I have a craving to savour the night sky, to sleep beneath the stars, and to smile at the radiant moon. It's been two years since then. Two nights ago, as I spotted the moon and searched the stars for a recognizable constellation, my mind overpowered my heart to make my way into the building. With snow-filled treads, I turned away from the beautiful sky and enjoyed the remaining steps that led to the entryway of my destination.
Isn't life like that sometimes? Our minds sometimes overpower our hearts, for better or for worse, and vice versa. I seek to achieve a balance between the two, but such an ideal is increasingly more difficult to possess.

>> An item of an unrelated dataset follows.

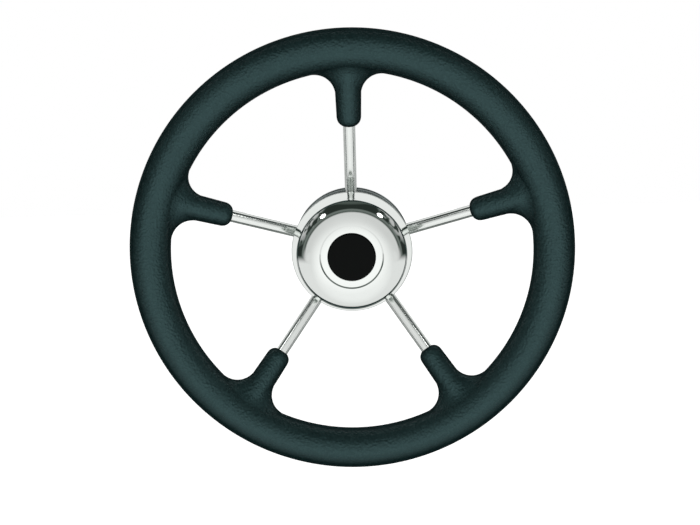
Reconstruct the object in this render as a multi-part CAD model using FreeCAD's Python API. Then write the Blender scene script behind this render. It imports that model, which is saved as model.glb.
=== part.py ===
import FreeCAD, Part
import math
import os

# A five-spoke stainless boat steering wheel with a moulded foam grip.
# Millimetres. The origin is the middle of the shaft bore at the hub's rear face.
# +Y points to the helm, the driver sits on the -Y side, and +Z runs up through spoke 1.
# A "height" is a distance forward of the hub's rear face, towards the driver.

# Rim and grip
rim_outer_dia = 343.0
rim_height = 58.0
grip_dia = 31.4
rod_dia = 9.5
foam_gap = 0.05

# Spokes and the grip's sleeves over them
spoke_count = 5
spoke_above_plate = 11.8
spoke_poke = 3.0
sleeve_length = 60.0
sleeve_tip_dia = 19.0
sleeve_root_dia = 21.6
sleeve_tip_round = 7.0
sleeve_blend = 16.5
weld_gap = 0.05
weld_leg = 2.4

# Rear plate and drum
plate_dia = 96.0
plate_thick = 4.0
plate_setback = 2.0
plate_edge_flat = 0.4
drum_dia = 80.0
drum_wall = 2.5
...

Matha biki? I remember her asking me that night. I wasn't in a state that could engage in chatter nor could I share in their laughter. My enjoyment of their joyous moment was periphery, though sincere. Matters that weighed on my heart begged my attention, and though I hadn't the know-how to ease their burden, I allowed them to collapse into puddles of my confusion.
Since then, I've become less adept, and now the challenges between heart and mind have no way to a solution. The heart, being a bit fickle, wants to hold onto sweet delights though they may be illusory. And the mind is left with conflicts, weighing things that really don't need to be weighed. Considering, contemplating, and finding no end to put calm into a distressed heart.
So where does that leave things? I wish I knew.
May Allah guide us. May He enlighten us with knowledge, wisdom, and understanding. May He bless us with the clarity of truth in our lives, and may He give us the means to experiencing tranquillity with Him, ameen.